The police are to receive training on how to use Facebook and Twitter to catch people committing serious crimes. The National Policing Improvement Agency (NPIA) will overhaul its training modules to include sessions on the social networking sites for detectives.
“This programme is a vital part of the career pathway for detectives and the new training covers sensitive areas of policing where limited guidance existed previously,” said deputy chief constable Nick Gargan, acting head of the NPIA, in a statement to the Press Association.
“These improvements are exactly what detectives need to tackle the challenges and complexities of modern policing effectively,” he added. “The changes underline the importance to having a national agency to provide guidance and train detectives to a single high standard so they can work on investigations in any part of the country and give their colleagues and the public the best quality service in fighting crime.”
Criminals have long been known to be using social networking websites and the police has now recognised that these social networking sites are potential a valuable source of clues.
For example prisoner Brendan Rawsthorn, from Blackburn, Lancashire, used Facebook to boast of playing computer games, drinking beer and “putting his feet up” all day.
But social networking websites are also becoming increasingly used in more serious crimes.
For example in May this year, Zoe Williams, 23, of Chard, Somerset was jailed for three months for breaking into the Facebook account of her ex-boyfriend, who she had accused of rape.
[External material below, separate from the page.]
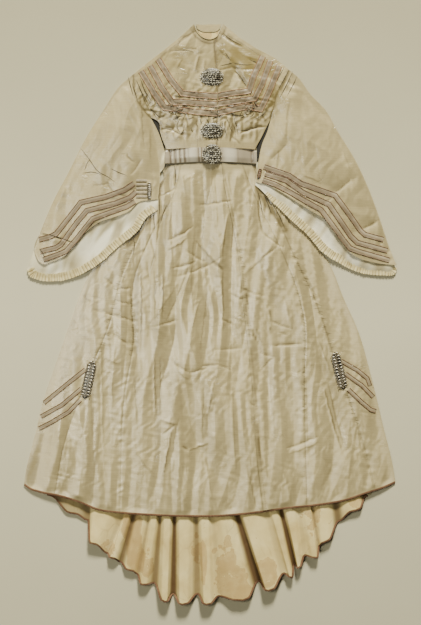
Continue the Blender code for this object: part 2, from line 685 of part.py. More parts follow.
def skirt_gores():
    """The six front gores, side by side, with the opening lapped, and the braid on their hem."""
    x, first = hem_stations()
    hem = np.column_stack([x, y_at(FRONT_HEM, x)])
    cut = offset_line(hem, BRAID_WIDTH + SEAM_GAP)
    rows = GORE_ROWS[:, None]
    made = {}
    for k, name in enumerate(GORE_NAMES):
        u = np.linspace(0, 1, GORE_COLUMNS[k] + 1)
        ends = cut[first[k]:first[k] + GORE_COLUMNS[k] + 1].copy()
        laps = k == OPENING_SEAM + 1
        if laps:
            ends[0] = (ends[0][0] - OPENING_LAP, np.interp(ends[0][0] - OPENING_LAP, *cut.T))
        y = WAIST_Y - SEAM_GAP + (ends[None, :, 1] - WAIST_Y + SEAM_GAP) * rows
        right = x_at(seam_line(k - 1), y)
        left = x_at(seam_line(k), y)
        x = (1 - u) * right + u * left
        x += (ends[:, 0] - x[-1])[None, :] * rows ** 3
        if laps:
            x[:, 0] -= OPENING_LAP * smooth(GORE_ROWS / OPENING_START) * (1 - GORE_ROWS ** 3)
        x[:, 0] += SEAM_GAP / 2 if k > 0 and not laps else 0.0
        x[0, 0] += SEAM_GAP / 2 if laps else 0.0
        x[:, -1] -= SEAM_GAP / 2 if k < len(GORE_NAMES) - 1 else 0.0

        def under(x, y, laps=laps):
            return skirt_front_under(x, y) + (lap_over_opening(x, y) if laps else 0.0)
        made[name] = cloth(name, np.dstack([x, y]), under, SILK, "silk_taffeta")
    low = np.maximum(skirt_front_under(*cut.T) - BRAID_DROP, SILK + LAYER_GAP)
    braid("hem_braid_front", hem, low)
    return made


def pleat_line(steps):
    """Where the pleats leave the front hem and where they meet the train hem, with heights."""
    rows = list(TRAIN_ENDS[:2])
    for row in PLEATS:
        rows += [row[:4], row[4:]]
    rows = np.array(rows + list(TRAIN_ENDS[2:]), float)
    t = np.linspace(0, len(rows) - 1, (len(rows) - 1) * steps + 1)
    low = np.clip(t.astype(int), 0, len(rows) - 2)
    part = (t - low)[:, None]
    step = rows[low + 1] - rows[low]
    line = rows[low] + step * part
    line[:, 2:] = (rows[low] + step * part * part * (3 - 2 * part))[:, 2:]
    return line, t


def train_rows(steps, shares):
    """Rows of the train from above the front hem to its own hem, with the height of the pleats.

    A share of 0 is the front hem and 1 the edge of the cloth; less than 0 is under the front.
    """
    line, t = pleat_line(steps)
    top_x, hem_x, hem_y, lift = line.T
    hem = np.column_stack([hem_x, hem_y])
    bound = (t > BOUND_FROM) & (t < t[-1] - BOUND_TO)
    cut = np.where(bound[:, None], offset_line(hem, BRAID_WIDTH + SEAM_GAP), hem)
    top_y = np.maximum(y_at(FRONT_HEM, top_x), cut[:, 1] + PLEAT_SHORTEST)
    ends = top_x[0], top_x[-1]
    rows = []
    for share in shares:
        if share < 0:
            y = top_y - share * PLEAT_FADE_Y
            right, left = x_at(SKIRT_EDGE["right"], y), x_at(SKIRT_EDGE["left"], y)
            x = right + (top_x - ends[0]) / (ends[1] - ends[0]) * (left - right)
            height = lift * PLEAT_AT_HEM * smooth(1 + share)
        else:
            x = top_x + (cut[:, 0] - top_x) * share
            y = top_y + (cut[:, 1] - top_y) * share
            height = lift * (PLEAT_AT_HEM + (1 - PLEAT_AT_HEM) * share)
        rows.append(np.column_stack([x, y, height]))
    return np.array(rows), hem, lift, bound


def lifted(rows, by):
    return [row + np.array([0.0, 0.0, by]) for row in rows]


def skirt_back():
    """The two back breadths, flat on the floor and pleated towards the train hem."""
    train, hem, lift, bound = train_rows(PLEAT_STEPS, PLEAT_ROWS)
    middle = train.shape[1] // 2
    for side in SIDES:
        part = train[:, :middle + 1] if side == "right" else train[:, middle:]
        part = part.copy()
        seam, edge = (-1, 0) if side == "right" else (0, -1)
        part[:, seam, 0] += -SEAM_GAP / 2 if side == "right" else SEAM_GAP / 2
        rows = []
        for v in BACK_ROWS:
            start = np.array([0.0, WAIST_Y - SEAM_GAP])
            middle_point = start + (part[0, seam, :2] - start) * v
            middle_point[0] = part[0, seam, 0] * v + (part[0, seam, 0] - train[0, middle, 0]) * (1 - v)
            edge_y = start[1] + (part[0, edge, 1] - start[1]) * v
            edge_point = np.array([float(x_at(SKIRT_EDGE[side], edge_y)), edge_y])
            ends = (edge_point, middle_point) if side == "right" else (middle_point, edge_point)
            row = np.linspace(*ends, BACK_COLUMNS + 1)
            rows.append(np.column_stack([row, waist_lift(row[:, 1])]))
        rows += list(part)
        between("skirt_back_" + side, rows, lifted(rows, SILK), "silk_taffeta")

    rows = [row[bound] for row in train[1:]]
    rows = lifted(rows, SILK + LAYER_GAP)
    between("train_lining", rows, lifted(rows, LINING), "cotton_lining")
    braid("hem_braid_train", hem[bound], lift[bound])


def braid(name, line, low):
    """A bound edge: a strip along a hem, just outside the cloth."""
    grid = np.stack([line, offset_line(line, BRAID_WIDTH)], axis=1)
    base = np.dstack([grid, np.repeat(low[:, None], 2, axis=1)])
    return between(name, base, lifted(base, BRAID_HEIGHT), "hem_braid")


def armscye_line(side):
    """The armhole seam, the same corners for the bodice and the sleeve."""
    return even(ARMSCYE[side], ARMSCYE_STEPS + 1)


def bodice():
    """Back, two fronts and their lapped closure."""
    up = {}
    for side, inward in (("right", 1.0), ("left", -1.0)):
        up[side] = joined(even(BODICE_SIDE[side][::-1], SIDE_STEPS + 1), armscye_line(side)[::-1])
        up[side][:, 0] += inward * SEAM_GAP / 2
    count = SIDE_STEPS + ARMSCYE_STEPS + 1
    shoulder = {s: even(SHOULDER[s], 5) for s in SIDES}

    top = joined(shoulder["right"][::-1], even(BACK_NECKLINE, 4), shoulder["left"])
    top[0], top[-1] = up["right"][-1], up["left"][-1]
    bottom = even([up["right"][0], up["left"][0]], len(top))
    grid = patch(bottom, top, up["right"], up["left"])
    made = {"bodice_back": cloth("bodice_back", grid, lambda x, y: waist_lift(y), SILK,
                                 "silk_taffeta")}

    neckline = through(FRONT_NECKLINE, np.linspace(0, 1, 200))
    front = neckline[:, 1] < 840
    closure_end = int(np.argmin(np.abs(neckline[:, 0] - CLOSURE_EDGE[-1][0]) + 1e3 * ~front))
    underlap_end = int(np.argmin(np.abs(neckline[:, 0] - UNDERLAP_X) + 1e3 * ~front))

    top = joined(shoulder["right"][::-1], even(neckline[:closure_end + 1], 6))
    closure = even(CLOSURE_EDGE, count)
    top[0], top[-1] = up["right"][-1], closure[-1]
    grid = patch(even([up["right"][0], closure[0]], len(top)), top, up["right"], closure)
    made["bodice_front_right"] = cloth("bodice_front_right", grid, lapped_under, SILK,
                                       "silk_taffeta")

    top = joined(even(neckline[underlap_end:], 6), shoulder["left"])
    top[-1] = up["left"][-1]
    underlap = even([(UNDERLAP_X, WAIST_Y), (UNDERLAP_X, 650), tuple(top[0])], count)
    grid = patch(even([underlap[0], up["left"][0]], len(top)), top, underlap, up["left"])
    made["bodice_front_left"] = cloth("bodice_front_left", grid, bodice_under, SILK, "silk_taffeta")
    return made


def lapped_under(x, y):
    """The right front rises over the left one towards the closure."""
    near = smooth((x - UNDERLAP_X + CLOSURE_RAMP + 4.0) / CLOSURE_RAMP)
    return bodice_under(x, y) + CLOSURE_LAP * near


def flat_on_back(x, y):
    return np.full(np.shape(x), SILK + LAYER_GAP)


def neck():
    """The standing band at the back of the neck and the lining that shows inside it."""
    for name, lower, upper, wall, finish in NECK_PIECES:
        lower, upper = even(lower, 7), even(upper, 7)
        grid = patch(lower, upper, even([lower[0], upper[0]], 3), even([lower[-1], upper[-1]], 3))
        cloth(name, grid, flat_on_back, wall, finish)


def sleeve_grid(side, outer, inner, hem, columns, rows):
    """Grid of a sleeve layer from the armhole seam to its hem."""
    outward = -1.0 if side == "right" else 1.0
    head = armscye_line(side)
    head[:, 0] += outward * SEAM_GAP / 2
    head = divided_evenly(head, columns // ARMSCYE_STEPS)
    outer, inner = even(outer, rows + 1), even(inner, rows + 1)
    hem = even(hem, columns + 1)
    outer[0], inner[0] = head[0], head[-1]
    hem[0], hem[-1] = outer[-1], inner[-1]
    return patch(head, hem, outer, inner)


def sleeve(side):
    """Back, lining and front of one wide sleeve, with the pleated ruche along its hem."""
    grid = sleeve_grid(side, SLEEVE_OUTER[side] + [SLEEVE_TIP[side]], SLEEVE_BACK_INNER[side],
                       SLEEVE_HEM[side], 10, SLEEVE_ROWS)
    cloth("sleeve_back_" + side, grid, sleeve_support, SILK, "silk_taffeta")

    def on_back(x, y):
        return sleeve_support(x, y) + SILK + LAYER_GAP
    lining = cloth("sleeve_lining_" + side, grid[LINING_ROW:], on_back, LINING, "sleeve_lining")

    grid = sleeve_grid(side, SLEEVE_OUTER[side] + [SLEEVE_FRONT_TIP[side]],
                       SLEEVE_FRONT_INNER[side], SLEEVE_FRONT_HEM[side], 15, SLEEVE_ROWS)
    front = cloth("sleeve_front_" + side, grid, sleeve_front_under(side), SILK, "silk_taffeta")
    ruche(side, Support(lining))
    return front


def ruche(side, support):
    """A pleated ribbon sewn along the sleeve hem, its pleats standing on edge."""
    count = 2 * RUCHE_PLEATS[side] + 1
    outer = even(even(SLEEVE_HEM[side], HEM_STEPS)[:RUCHE_END[side]], count)
    runs = np.gradient(outer, axis=0)
    runs /= np.linalg.norm(runs, axis=1)[:, None]
    inside = np.column_stack([-runs[:, 1], runs[:, 0]]) * (1.0 if side == "right" else -1.0)
    outer = outer + inside * RUCHE_INSET
    inner = outer + inside * RUCHE_WIDTH
    lower, upper = [], []
    for k in range(count):
        wave = RUCHE_HEIGHT if k % 2 else 0.0
        column_low, column_high = [], []
        for x, y in (outer[k], inner[k]):
            on_back = float(sleeve_support(x, y)) + SILK + LAYER_GAP + LINING
            z = max(support.height(x, y, RUCHE_REACH), on_back) + LAYER_GAP + wave
            column_low.append((x, y, z))
            column_high.append((x, y, z + RUCHE_WALL))
        lower.append(column_low)
        upper.append(column_high)
    between("sleeve_ruche_" + side, np.array(lower), np.array(upper), "ruche_ribbon")


def belt(fronts):
    """One closed band round the waist: over the front, round the sides and flat under the back."""
    support = Support(*fronts)
    sections = ([], [])
    for y in np.linspace(BELT_TOP_Y, BELT_TOP_Y - BELT_WIDTH, 4):
        sides = {}
        for side, away in (("right", -1.0), ("left", 1.0)):
            edges = [x_at(BODICE_SIDE[side], a) for a in (y, y - BELT_BOW)]
            edges += [x_at(SKIRT_EDGE[side], a) for a in (y, y - BELT_BOW)] + [WAIST_SIDE[side][0]]
            sides[side] = float(max(edges, key=abs)) + away * BELT_SIDE_GAP
        x = np.linspace(sides["right"], sides["left"], 15)
        bow = BELT_BOW * (x / sides["left"]) ** 2
        inside_x = np.clip(x, sides["right"] + BELT_INSIDE, sides["left"] - BELT_INSIDE)
        over = np.array([support.height(a, b, BELT_EASE) for a, b in zip(inside_x, y - bow)])
        over += 2 * TRIM_GAP
        for layer, wall in zip(sections, (0.0, BELT_WALL)):
            front = [[a, b, z + wall] for a, b, z in zip(x, y - bow, over)]
            front[0][0] -= wall
            front[-1][0] += wall
            back = [(front[-1][0], y - BELT_BOW, BELT_WALL - wall),
                    (front[0][0], y - BELT_BOW, BELT_WALL - wall)]
            layer.append(front + back)
    return between("belt", *sections, "belt_satin", closed=True)


def build():
    fronts = bodice()
    neck()
    gores = skirt_gores()
    skirt_back()
    on_bodice = Support(fronts["bodice_front_right"], fronts["bodice_front_left"])
    on_skirt = Support(*gores.values())
    for side in SIDES:
        front = Support(sleeve(side))
        for k, line in enumerate(SLEEVE_BANDS[side], 1):
            band(f"sleeve_band_{side}_{k}", line, BAND_WIDTH, front)
        tab("sleeve_tab_" + side, SLEEVE_TABS[side], SLEEVE_TAB_WIDTH[side], front)
        for k, line in enumerate(CHEST_BANDS[side], 1):
            band(f"chest_band_{side}_{k}", line, BAND_WIDTH, on_bodice)
        for k, line in enumerate(HIP_BANDS[side], 1):
            band(f"hip_band_{side}_{k}", line, HIP_BAND_WIDTH, on_skirt)
        tab("hip_tab_" + side, HIP_TABS[side], HIP_TAB_WIDTH, on_skirt)
    waist = belt(list(fronts.values()) + list(gores.values()))
    rosette("rosette_upper", on_bodice)
    rosette("rosette_lower", on_bodice)
    rosette("belt_ornament", Support(waist))


def finish_material(name):
    colour, roughness, metallic = FINISHES[name]
    material = bpy.data.materials.new(name)
    material.use_nodes = True
    shader = material.node_tree.nodes["Principled BSDF"]
    shader.inputs["Base Color"].default_value = (*colour, 1.0)
    shader.inputs["Roughness"].default_value = roughness
    shader.inputs["Metallic"].default_value = metallic
    return material


for old in list(bpy.data.objects):
    bpy.data.objects.remove(old, do_unlink=True)
FINISH_MATERIALS = {name: finish_material(name) for name in FINISHES}
build()
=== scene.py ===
"""Looks of the afternoon dress that lies flat on its back: fine cloth with its creases, the piped
bands, the corded ornaments, the pleated train and the finish of each.

Millimetres until a mesh is made, then metres. X runs across the dress, Y from the train hem up to
the neck, and Z up. "right" and "left" are the wearer's, so the right side has negative X.
"""
import math

import bpy
import numpy as np
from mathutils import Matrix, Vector
from mathutils.bvhtree import BVHTree


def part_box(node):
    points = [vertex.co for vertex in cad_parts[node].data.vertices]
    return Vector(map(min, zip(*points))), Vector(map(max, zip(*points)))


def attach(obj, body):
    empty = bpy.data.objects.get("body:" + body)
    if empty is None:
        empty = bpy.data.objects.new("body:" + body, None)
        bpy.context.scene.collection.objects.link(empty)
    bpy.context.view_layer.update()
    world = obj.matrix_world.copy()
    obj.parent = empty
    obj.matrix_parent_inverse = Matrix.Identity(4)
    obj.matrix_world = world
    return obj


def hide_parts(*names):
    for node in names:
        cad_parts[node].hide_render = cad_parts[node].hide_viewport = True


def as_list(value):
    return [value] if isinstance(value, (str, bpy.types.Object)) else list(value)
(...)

Facebook was also used by Colin Gunn, a double murder plotter who is serving time in a maximum security jail, when he used the website to post threats to his rivals via a smuggled mobile phone. He said that he could not wait to see the fear in people’s eyes when he got home.
And Jade Braithwaite, who killed 16-year-old Ben Kinsella, used Facebook to boast he was “down but not out”. He said he wanted a remote control so he could “mute or delete people when I need to.”
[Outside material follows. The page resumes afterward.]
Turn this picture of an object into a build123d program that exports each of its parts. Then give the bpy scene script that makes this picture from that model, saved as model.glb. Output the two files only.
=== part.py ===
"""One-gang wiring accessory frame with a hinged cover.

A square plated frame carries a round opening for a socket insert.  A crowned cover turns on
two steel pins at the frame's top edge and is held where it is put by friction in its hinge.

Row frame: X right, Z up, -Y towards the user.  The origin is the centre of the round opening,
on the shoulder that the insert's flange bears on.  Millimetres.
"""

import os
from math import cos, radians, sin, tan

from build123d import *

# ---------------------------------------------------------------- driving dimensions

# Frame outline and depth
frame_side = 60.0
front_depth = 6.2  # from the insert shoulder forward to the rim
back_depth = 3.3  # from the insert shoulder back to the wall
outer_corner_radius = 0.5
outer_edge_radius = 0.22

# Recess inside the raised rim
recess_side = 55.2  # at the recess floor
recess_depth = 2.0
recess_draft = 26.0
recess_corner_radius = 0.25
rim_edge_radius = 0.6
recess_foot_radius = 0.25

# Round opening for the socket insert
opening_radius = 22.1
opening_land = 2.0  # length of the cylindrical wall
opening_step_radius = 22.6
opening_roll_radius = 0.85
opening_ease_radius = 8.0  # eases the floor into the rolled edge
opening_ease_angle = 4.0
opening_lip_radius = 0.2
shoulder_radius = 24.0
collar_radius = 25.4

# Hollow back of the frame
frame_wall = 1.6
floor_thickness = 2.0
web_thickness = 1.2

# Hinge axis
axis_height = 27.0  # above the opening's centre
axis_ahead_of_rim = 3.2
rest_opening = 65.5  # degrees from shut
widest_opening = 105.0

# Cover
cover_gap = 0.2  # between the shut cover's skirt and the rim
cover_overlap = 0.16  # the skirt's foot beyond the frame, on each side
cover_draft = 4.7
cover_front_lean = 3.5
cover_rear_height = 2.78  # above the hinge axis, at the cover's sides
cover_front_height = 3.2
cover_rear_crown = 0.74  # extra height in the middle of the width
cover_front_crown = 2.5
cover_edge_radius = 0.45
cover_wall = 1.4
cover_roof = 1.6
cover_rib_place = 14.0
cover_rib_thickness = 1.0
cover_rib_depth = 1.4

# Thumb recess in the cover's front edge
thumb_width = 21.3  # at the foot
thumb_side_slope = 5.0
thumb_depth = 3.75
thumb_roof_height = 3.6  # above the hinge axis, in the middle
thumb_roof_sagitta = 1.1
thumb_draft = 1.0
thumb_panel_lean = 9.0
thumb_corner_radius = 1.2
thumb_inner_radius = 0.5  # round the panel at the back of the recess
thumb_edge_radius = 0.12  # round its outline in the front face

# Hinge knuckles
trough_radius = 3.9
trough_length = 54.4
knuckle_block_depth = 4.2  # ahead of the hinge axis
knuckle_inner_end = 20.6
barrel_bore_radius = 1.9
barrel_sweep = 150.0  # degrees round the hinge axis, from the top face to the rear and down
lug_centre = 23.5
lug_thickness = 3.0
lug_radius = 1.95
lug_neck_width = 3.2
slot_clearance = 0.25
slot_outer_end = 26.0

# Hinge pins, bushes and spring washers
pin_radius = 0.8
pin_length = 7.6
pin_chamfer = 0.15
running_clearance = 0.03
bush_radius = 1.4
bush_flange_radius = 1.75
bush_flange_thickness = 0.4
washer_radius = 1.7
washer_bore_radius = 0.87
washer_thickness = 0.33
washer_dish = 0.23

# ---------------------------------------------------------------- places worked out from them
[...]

According to the BBC, the police are currently using Facebook to investigate the murder this week of 17-year-old Marvin Henry in north London. This month also saw the jailing of Adam Mann after he killed his ex-wife Lisa Beverley after she taunted him on Facebook.
It is thought that approximately 3,500 detectives in England and Wales will be trained in the use of social networking websites.
The training course will also include sections on how to record allegations of domestic violence and rape and how to treat suspected ‘honour-based crimes.’ Detectives will be taught to recognise the symptoms of post traumatic stress disorder in victims and witnesses to avoid adding to their trauma.
Other training includes a national collection of footprints made by specific shoes as well as how to collect financial information.